YOUR GOAL: Print the first line of the material below and each line after it, exactly as written, ending with the line that contains "seam_gap = 0.2; // [0.1:0.05:0.3]".

DATASET EXCERPT:

****************************************

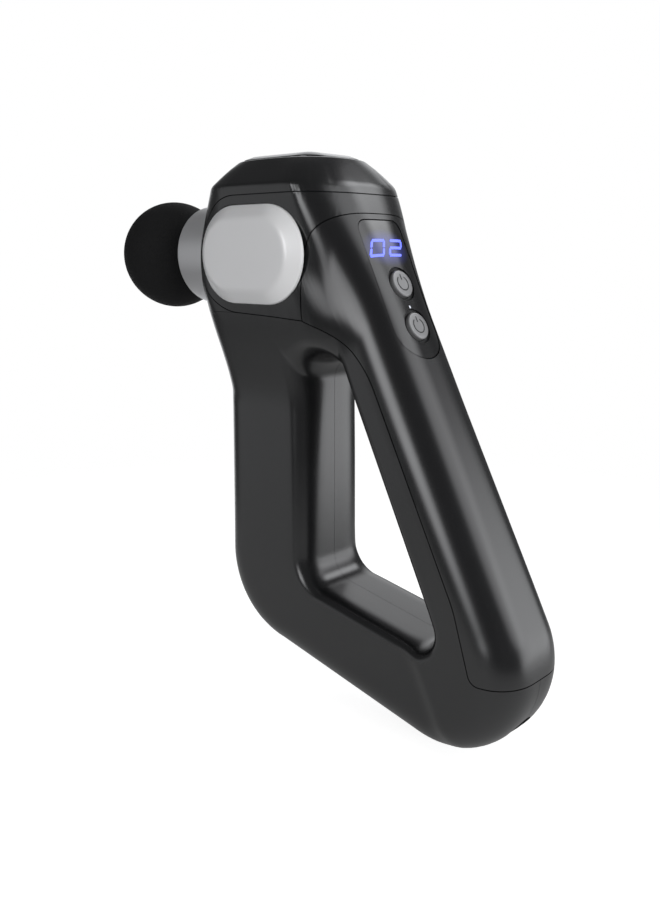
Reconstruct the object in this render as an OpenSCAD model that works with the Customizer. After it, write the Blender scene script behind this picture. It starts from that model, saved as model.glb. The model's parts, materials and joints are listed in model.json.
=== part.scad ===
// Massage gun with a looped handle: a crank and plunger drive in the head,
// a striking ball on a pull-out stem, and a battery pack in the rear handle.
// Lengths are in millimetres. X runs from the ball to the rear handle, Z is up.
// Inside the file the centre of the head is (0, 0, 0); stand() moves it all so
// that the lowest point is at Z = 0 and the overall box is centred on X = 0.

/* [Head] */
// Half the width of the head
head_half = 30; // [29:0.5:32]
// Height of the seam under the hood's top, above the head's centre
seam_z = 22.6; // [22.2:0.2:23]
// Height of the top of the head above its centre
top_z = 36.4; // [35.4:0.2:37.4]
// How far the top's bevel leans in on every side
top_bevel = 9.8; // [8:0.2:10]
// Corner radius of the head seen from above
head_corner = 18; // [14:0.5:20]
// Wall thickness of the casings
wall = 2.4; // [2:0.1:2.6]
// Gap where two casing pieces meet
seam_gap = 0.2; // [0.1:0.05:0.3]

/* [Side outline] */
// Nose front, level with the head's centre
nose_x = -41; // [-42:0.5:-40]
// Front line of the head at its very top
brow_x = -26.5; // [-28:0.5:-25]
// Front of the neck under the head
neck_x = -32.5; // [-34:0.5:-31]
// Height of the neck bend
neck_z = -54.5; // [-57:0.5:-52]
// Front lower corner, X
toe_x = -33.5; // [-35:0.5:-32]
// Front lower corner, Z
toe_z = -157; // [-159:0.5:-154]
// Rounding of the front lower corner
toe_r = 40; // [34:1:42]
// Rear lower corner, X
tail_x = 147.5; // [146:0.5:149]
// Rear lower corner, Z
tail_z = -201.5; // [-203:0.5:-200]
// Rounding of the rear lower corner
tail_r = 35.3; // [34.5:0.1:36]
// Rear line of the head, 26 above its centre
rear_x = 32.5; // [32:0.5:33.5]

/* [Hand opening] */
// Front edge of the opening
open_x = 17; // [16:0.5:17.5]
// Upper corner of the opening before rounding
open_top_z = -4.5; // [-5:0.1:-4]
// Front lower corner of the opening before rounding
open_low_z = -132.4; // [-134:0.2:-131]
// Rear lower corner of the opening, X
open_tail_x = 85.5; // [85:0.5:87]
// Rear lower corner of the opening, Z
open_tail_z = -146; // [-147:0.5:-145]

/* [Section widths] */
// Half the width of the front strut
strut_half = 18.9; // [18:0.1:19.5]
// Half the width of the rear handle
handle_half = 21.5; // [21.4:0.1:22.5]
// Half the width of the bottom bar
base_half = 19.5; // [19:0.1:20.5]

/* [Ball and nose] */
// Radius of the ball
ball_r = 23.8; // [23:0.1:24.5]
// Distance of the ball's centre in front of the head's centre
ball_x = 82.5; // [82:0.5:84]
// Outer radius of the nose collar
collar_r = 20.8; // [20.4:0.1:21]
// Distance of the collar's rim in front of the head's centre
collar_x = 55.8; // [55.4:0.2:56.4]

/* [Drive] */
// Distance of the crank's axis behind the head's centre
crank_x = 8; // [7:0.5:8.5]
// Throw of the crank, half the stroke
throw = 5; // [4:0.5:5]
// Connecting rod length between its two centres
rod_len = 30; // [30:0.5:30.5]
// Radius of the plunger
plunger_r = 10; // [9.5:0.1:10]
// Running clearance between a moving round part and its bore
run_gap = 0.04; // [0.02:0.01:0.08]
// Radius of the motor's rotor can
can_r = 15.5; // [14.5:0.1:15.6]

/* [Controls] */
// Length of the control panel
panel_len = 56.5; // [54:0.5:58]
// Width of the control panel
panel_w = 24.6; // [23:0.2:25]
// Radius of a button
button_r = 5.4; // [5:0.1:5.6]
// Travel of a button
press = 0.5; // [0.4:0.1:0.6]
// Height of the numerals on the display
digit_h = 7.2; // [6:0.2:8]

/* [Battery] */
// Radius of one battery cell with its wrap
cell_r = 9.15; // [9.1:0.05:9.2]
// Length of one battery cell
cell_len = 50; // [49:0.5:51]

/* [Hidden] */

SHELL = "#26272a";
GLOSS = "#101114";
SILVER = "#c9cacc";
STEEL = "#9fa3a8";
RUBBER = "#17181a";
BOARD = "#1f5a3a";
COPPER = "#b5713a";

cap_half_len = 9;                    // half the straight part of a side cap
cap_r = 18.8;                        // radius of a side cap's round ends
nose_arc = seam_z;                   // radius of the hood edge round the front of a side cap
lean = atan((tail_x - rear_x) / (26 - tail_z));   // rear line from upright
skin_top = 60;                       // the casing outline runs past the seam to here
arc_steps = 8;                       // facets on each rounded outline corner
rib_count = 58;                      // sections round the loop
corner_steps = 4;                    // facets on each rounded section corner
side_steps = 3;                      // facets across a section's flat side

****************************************

RESULT FOR THIS EXERCISE:
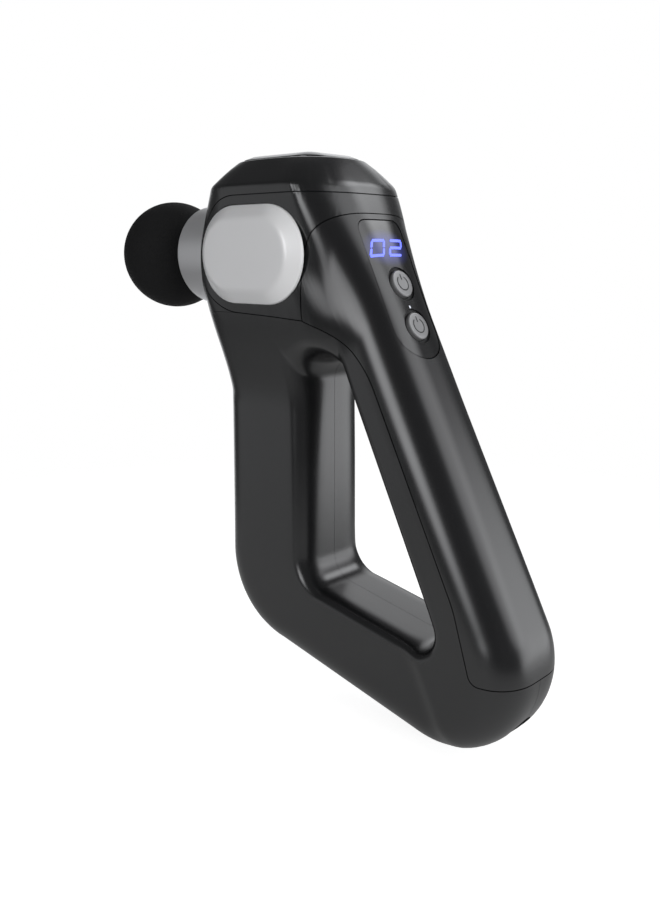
Reconstruct the object in this render as an OpenSCAD model that works with the Customizer. After it, write the Blender scene script behind this picture. It starts from that model, saved as model.glb. The model's parts, materials and joints are listed in model.json.
=== part.scad ===
// Massage gun with a looped handle: a crank and plunger drive in the head,
// a striking ball on a pull-out stem, and a battery pack in the rear handle.
// Lengths are in millimetres. X runs from the ball to the rear handle, Z is up.
// Inside the file the centre of the head is (0, 0, 0); stand() moves it all so
// that the lowest point is at Z = 0 and the overall box is centred on X = 0.

/* [Head] */
// Half the width of the head
head_half = 30; // [29:0.5:32]
// Height of the seam under the hood's top, above the head's centre
seam_z = 22.6; // [22.2:0.2:23]
// Height of the top of the head above its centre
top_z = 36.4; // [35.4:0.2:37.4]
// How far the top's bevel leans in on every side
top_bevel = 9.8; // [8:0.2:10]
// Corner radius of the head seen from above
head_corner = 18; // [14:0.5:20]
// Wall thickness of the casings
wall = 2.4; // [2:0.1:2.6]
// Gap where two casing pieces meet
seam_gap = 0.2; // [0.1:0.05:0.3]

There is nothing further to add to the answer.